Quand avez-vous appris que vous étiez sous surveillance ?

Je l'ai appris au cours de la perquisition mardi matin. La dizaine d'agents du renseignement et le magistrat qui étaient sur place chez moi ont indiqué effectivement que j'étais sous surveillance depuis un certain temps. C’est assez grave. On parle vraiment là d'une atteinte très grave dans un pays démocratique.

Vous n'êtes pas poursuivie. En revanche, un ancien militaire a été mis en examen dans le cadre de cette enquête. La justice le soupçonne d'avoir été votre source. C'est un message envoyé à d'éventuels lanceurs d'alerte ?
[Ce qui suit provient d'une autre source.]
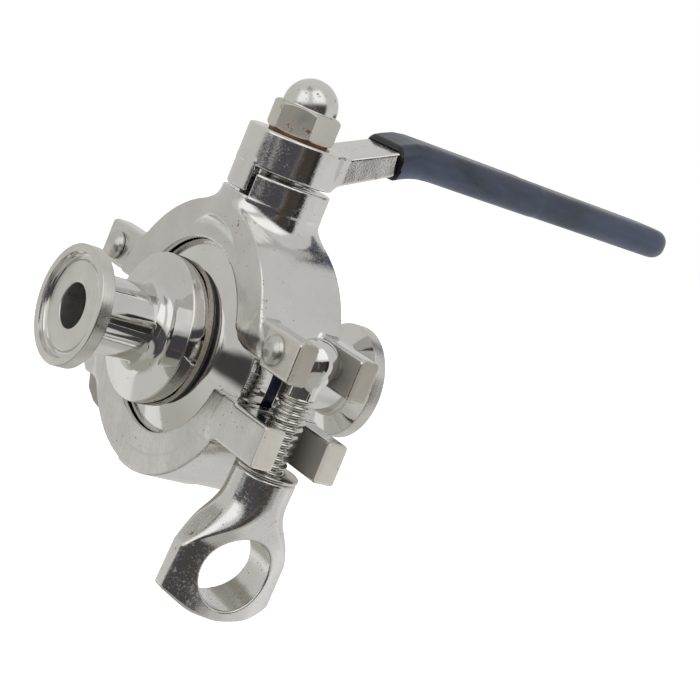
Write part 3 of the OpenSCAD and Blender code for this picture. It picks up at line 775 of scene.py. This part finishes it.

Pour le moment, je ne sais pas si je suis sortie d'affaire. Je ne sais pas si je ne vais pas être mise en examen dans les prochains jours, dans les prochains mois, ce n'est pas du tout exclu. On a franchi un cap extraordinaire avec cette perquisition, cette garde à vue qui est très rare. Il n'y a que trois journalistes ces 20 dernières années qui ont subi une telle attaque. Pour ce qui est de cette personne, je ne sais pas ce qui va se passer. Mais en tout cas, ce qui est clair, c'est qu'il y a une volonté de faire taire tous les lanceurs d'alerte qui veulent dénoncer des choses illégales, illicites, qui se passent dans leurs entreprises, dans leurs institutions. Ce qu'on a révélé en fait avec Disclose, dans cette enquête collective, c'est que les militaires pendant des mois, des années, ont lancé des alertes, ont alerté les pouvoirs politiques, ont alerté Emmanuel Macron, François Hollande, Jean-Yves Le Drian et il n'y a pas eu de réaction politique pour mettre fin à cette opération. Donc le journalisme prend le relais quand au sein des institutions il n'y a pas de réactions.

Pourquoi le secret des sources est-il si important ?

Qui va oser parler ? Qui va oser dénoncer des choses graves comme des crimes d'État ou des injustices au sein d'une institution ? On peut penser à Irène Frachon qui avait dénoncé aussi le scandale du Mediator. On veut garantir la protection, la confidentialité des gens qui informent les journalistes pour leur garantir la sécurité et pour qu'ensuite on puisse continuer d'être informés, pour que tous les citoyens puissent savoir ce que font les gouvernements en leur nom, en notre nom, avec nos impôts. C'est vraiment primordial dans une démocratie.